Y conoció a Oloff de Wet, habla de él, incluso aporta un poco conocido retrato suyo. Se trataba de un personaje tan atractivo como poco recomendable, que ofreció sus servicios de piloto mercenario a Franco, y sólo tras ser rechazado se ofreció a la República. 

Hace unos años ya era muy complicado encontrar ese libro, que a mí me envió una librería de México D.F., así que hice unas fotocopias de las páginas dedicadas al personaje y se las entregué a mi amigo, que también lo conocía y al que el hallazgo interesó mucho, como buen mitómano aficionado a las viejas historias de guerra, para que se las hiciera llegar a Marías a su casa, pero él me contestó que no, que iba a ser aún mejor: iba a ser que en uno de mis viajes a Madrid quedáramos a tomar una copa con el escritor, o incluso a cenar, y que yo se las diera personalmente.

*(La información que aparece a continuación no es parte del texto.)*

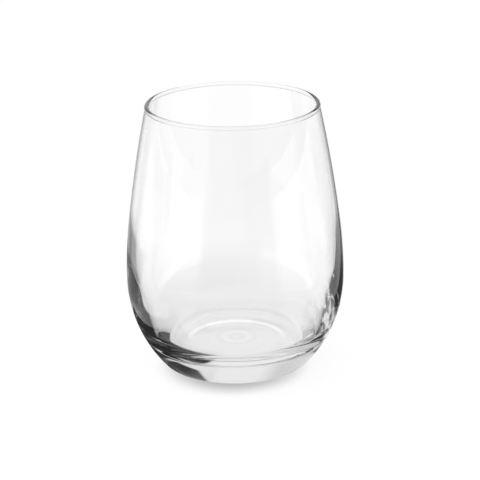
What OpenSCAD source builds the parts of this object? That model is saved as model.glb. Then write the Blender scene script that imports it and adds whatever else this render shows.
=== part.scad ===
// Stemless wine glass: one piece of clear glass, thin at the rim and heavy at the base.
// The section is a chain of arcs that meet on common tangents, one chain for the outside
// and one for the inside, so the wall thins evenly from the base to the mouth.
// Millimetres, +Z up, origin at the middle of the ring that the glass stands on.

/* [Outside] */
// Height from the table to the top of the rim
glass_h = 110; // [95:1:130]
// Widest diameter, at the belly
belly_d = 90; // [82:1:104]
// Height of the belly above the table
belly_z = 37; // [30:1:46]
// Section radius of the shoulder, just above the belly
shoulder_r = 185; // [150:5:230]
// Turn of the shoulder before the straighter upper wall begins, in degrees
shoulder_turn = 7; // [4:0.5:9]
// Outside diameter of the wall where it meets the rim bead
rim_d = 70.4; // [60:0.2:80]

/* [Rim bead] */
// How far the fire-polished bead stands out from the wall outside
bead_out = 0.25; // [0.1:0.05:0.6]
// How far the bead stands out from the wall inside
bead_in = 0.1; // [0.05:0.05:0.4]

/* [Walls] */
// Wall thickness just under the rim bead
rim_wall = 1.5; // [1:0.1:2.4]
// Wall thickness at the inside's widest level, taken from the belly diameter
belly_wall = 3.3; // [2:0.1:5]
// Height of the inside's widest level above the belly
inner_lift = 8; // [2:0.5:14]

/* [Base] */
// Outer diameter of the flat ring that the glass stands on
foot_d = 57.6; // [50:0.2:66]
// Radius of the rounded edge between the standing ring and the lower belly
foot_edge_r = 4; // [2:0.5:6]
// Glass in the middle of the base, from the hollow underneath to the floor of the bowl
base_glass = 8.5; // [5:0.5:12]
// Section radius of the bowl's nearly flat floor
floor_r = 300; // [200:10:500]
// Section radius of the corner between the floor and the side, inside
corner_r = 15; // [8:1:20]
// Section radius of the inside's lower side
side_r = 76; // [60:1:90]

/* [Hollow underneath] */
// Diameter of the shallow hollow under the base
punt_d = 46; // [30:1:50]
// Depth of the hollow at its middle
punt_h = 0.6; // [0.3:0.1:3]
// Radius of the softened edge between the hollow and the standing ring
punt_edge_r = 1; // [0.4:0.1:2]

/* [Hidden] */
clear_glass = [0.86, 0.93, 0.94, 0.45];
overrun = 2;
arc_fn = 720;
turn_fn = 240;

// A derived radius, rounded to six figures before anything is built on it
function six_figures(v) = let (step = pow(10, floor(log(abs(v))) - 5)) round(v / step) * step;
// Radius of the arc that leaves point p square to the direction n and runs through q.
// It is negative where the arc has to bend outwards to reach q.
function arc_radius(p, n, q) = six_figures(-((q - p) * (q - p)) / (2 * ((q - p) * n)));
// Radius of the arc that leaves the belly upright and rolls onto a rounded edge of radius
// edge, whose centre lies a inside the belly and b below it
function roll_radius(a, b, edge) = six_figures((a * a + b * b - edge * edge) / (2 * (a - edge)));
// Centre at distance r0 from c0 and r1 from c1, on the side away from the axis
function crossing(c0, r0, c1, r1) =
    let (span = norm(c1 - c0),
         along = (span * span + r0 * r0 - r1 * r1) / (2 * span),
         across = sqrt(r0 * r0 - along * along),
         way = (c1 - c0) / span)
    c0 + along * way + across * [-way.y, way.x];
// Point of the circle about c that lies on the line through another centre
function touch(from, c, r) = c + r * (c - from) / norm(c - from);

shoulder_way = [cos(shoulder_turn), sin(shoulder_turn)];
bead_r = (rim_wall + bead_out + bead_in) / 2;
bead_c = [rim_d / 2 + bead_out - bead_r, glass_h - bead_r];

// Outside, from the table up: foot edge, lower belly, shoulder, upper wall
foot_rise = belly_z - foot_edge_r;
lower_r = roll_radius((belly_d - foot_d) / 2, foot_rise, foot_edge_r);
lower_c = [belly_d / 2 - lower_r, belly_z];
foot_c = [lower_c.x + sqrt(pow(lower_r - foot_edge_r, 2) - foot_rise * foot_rise), foot_edge_r];
foot_end = touch(lower_c, foot_c, foot_edge_r);
shoulder_c = [belly_d / 2 - shoulder_r, belly_z];
shoulder_end = shoulder_c + shoulder_r * shoulder_way;
upper_r = arc_radius(shoulder_end, shoulder_way, [rim_d / 2, bead_c.y]);
upper_c = shoulder_end - upper_r * shoulder_way;

// Inside, from the floor up: floor, corner, side, shoulder, upper wall
floor_z = punt_h + base_glass;
inner_r = belly_d / 2 - belly_wall;
inner_z = belly_z + inner_lift;
floor_c = [0, floor_z + floor_r];
side_c = [inner_r - side_r, inner_z];
corner_c = crossing(floor_c, floor_r - corner_r, side_c, side_r - corner_r);
floor_end = touch(floor_c, corner_c, corner_r);
corner_end = touch(side_c, corner_c, corner_r);
inner_shoulder_r = shoulder_r - belly_wall;
inner_shoulder_c = [inner_r - inner_shoulder_r, inner_z];
inner_shoulder_end = inner_shoulder_c + inner_shoulder_r * shoulder_way;
inner_upper_r = arc_radius(inner_shoulder_end, shoulder_way, [rim_d / 2 - rim_wall, bead_c.y]);
inner_upper_c = inner_shoulder_end - inner_upper_r * shoulder_way;

// Hollow underneath: a shallow cap of a sphere, and the softened edge that it meets
punt_r = six_figures((punt_d * punt_d / 4 + punt_h * punt_h) / (2 * punt_h));
punt_c = [0, punt_h - punt_r];
punt_edge_c = [sqrt(pow(punt_r + punt_edge_r, 2) - pow(punt_edge_r - punt_c.y, 2)), punt_edge_r];
punt_end = touch(punt_c, punt_edge_c, -punt_edge_r);

// A square that reaches past the whole section, standing on a height or hanging from it
reach = glass_h + belly_d;
module above(z) translate([0, z]) square(reach);
module below(z) translate([0, z]) mirror([0, 1]) square(reach);

// A disc placed by whole millimetres, then by ever smaller steps, so that the centre of a
// wide arc keeps its last digits and neighbouring arcs meet without a ledge
module disc(c, r) {
    whole = [round(c.x), round(c.y)];
    fine_share = 10000;
    part = [round((c.x - whole.x) * fine_share), round((c.y - whole.y) * fine_share)] / fine_share;
    translate(whole) translate(part) translate(c - whole - part) circle(r, $fn = arc_fn);
}

// A slice of the section between two heights, from the axis out to the arc of radius r
// about c. A negative radius is an arc that is hollow towards the outside.
module slice(c, r, z0, z1) {
    intersection() {
        if (r > 0)
            union() {
                disc(c, r);
                if (c.x > 0) translate([0, -reach]) square([c.x, 2 * reach]);
            }
        else
            difference() {
                translate([0, -reach]) square([c.x, 2 * reach]);
                disc(c, -r);
            }
        above(z0);
        below(z1);
    }
}

module outside() {
    slice(foot_c, foot_edge_r, 0, foot_end.y);
    slice(lower_c, lower_r, foot_end.y, belly_z);
    slice(shoulder_c, shoulder_r, belly_z, shoulder_end.y);
    slice(upper_c, upper_r, shoulder_end.y, bead_c.y);
}

module inside() {
    slice(floor_c, floor_r, 0, floor_end.y);
    slice(corner_c, corner_r, floor_end.y, corner_end.y);
    slice(side_c, side_r, corner_end.y, inner_z);
    slice(inner_shoulder_c, inner_shoulder_r, inner_z, inner_shoulder_end.y);
    slice(inner_upper_c, inner_upper_r, inner_shoulder_end.y, bead_c.y + overrun);
}

module punt() {
    intersection() {
        disc(punt_c, punt_r);
        above(-overrun);
    }
}

// What the softened edge takes off the corner between the hollow and the standing ring
module punt_edge_waste() {
    difference() {
        polygon([punt_end, punt_edge_c, [punt_edge_c.x, -overrun], [punt_end.x, -overrun]]);
        disc(punt_edge_c, punt_edge_r);
    }
}

module glass() {
    color(clear_glass)
        rotate_extrude($fn = turn_fn) {
            difference() {
                outside();
                inside();
                punt();
                punt_edge_waste();
            }
            disc(bead_c, bead_r);
        }
}

glass();
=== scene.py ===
import math

import bpy
from mathutils import Matrix, Vector


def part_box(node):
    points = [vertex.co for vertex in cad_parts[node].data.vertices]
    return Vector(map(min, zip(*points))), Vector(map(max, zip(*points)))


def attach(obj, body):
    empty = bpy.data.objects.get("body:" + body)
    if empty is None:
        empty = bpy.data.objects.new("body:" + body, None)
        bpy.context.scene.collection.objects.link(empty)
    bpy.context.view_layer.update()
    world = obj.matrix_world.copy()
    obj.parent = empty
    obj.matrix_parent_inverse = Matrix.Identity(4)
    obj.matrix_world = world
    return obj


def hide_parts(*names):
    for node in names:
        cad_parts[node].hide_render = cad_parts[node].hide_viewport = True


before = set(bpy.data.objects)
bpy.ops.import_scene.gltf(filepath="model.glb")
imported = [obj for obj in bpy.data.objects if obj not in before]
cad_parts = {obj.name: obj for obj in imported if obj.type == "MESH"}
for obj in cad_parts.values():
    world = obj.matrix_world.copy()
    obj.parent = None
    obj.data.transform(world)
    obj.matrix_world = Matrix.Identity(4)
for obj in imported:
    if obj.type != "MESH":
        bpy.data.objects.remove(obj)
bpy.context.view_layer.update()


# Glass: the whole object, one body of clear soda-lime glass, thin at the rim and heavy at the
# base. It is one closed section, a chain of arcs outside and another inside, turned round the
# axis; the rim is fire-polished into a round bead, and the base is a little hollow underneath.
glass_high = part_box("glass")[1]
HEIGHT = glass_high.z
BELLY_R = glass_high.x
BELLY_Z = 0.037
SHOULDER_R = 0.185
SHOULDER_TURN = math.radians(7)
RIM_R = 0.0352
BEAD_OUT = 0.00025
BEAD_IN = 0.0001
BEAD_CLEARANCE_SHARE = 1.01
RIM_WALL = 0.0015
BELLY_WALL = 0.0033
INNER_LIFT = 0.008
FOOT_R = 0.0288
FOOT_EDGE_R = 0.004
BASE_GLASS = 0.0085
FLOOR_R = 0.3
CORNER_R = 0.015
SIDE_R = 0.076
PUNT_R = 0.023
PUNT_H = 0.0006
PUNT_EDGE_R = 0.001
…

Y como en un relato del propio Javier Marías, así entramos en un bucle de wishful thinking que se iría repitiendo como colofón obligado de conversaciones telefónicas, de falta de coincidencia en mis idas y venidas de Madrid, con la alternancia de períodos de olvido y reverdeceres del interés ante el hallazgo de una inesperada y desvaída foto, o una nueva noticia sobre la huidiza vida como espía y prisionero de los nazis del enigmático Oloff de Wet, o sobre una máscara funeraria o una terracota de Ezra Pound a él atribuida.

Y así fuimos procrastinando el plan de esta reunión tan prometedora, hasta que llegó un momento en que iba yo más a París que a Madrid y casi no hablaba con mi amigo, y aún después llegó este fatídico día 11 de septiembre con la noticia de que Javier Marías, definitivamente, sin la menor consideración, se había pasado al otro lado; para mí, no a su debido tiempo (y esto lo digo porque Cela solía decir eso, que uno siempre se muere a su debido tiempo).

No sé qué habrá hecho mi amigo con la fotocopias del libro, porque hace algún tiempo que ni voy a Madrid ni ya hablamos por teléfono.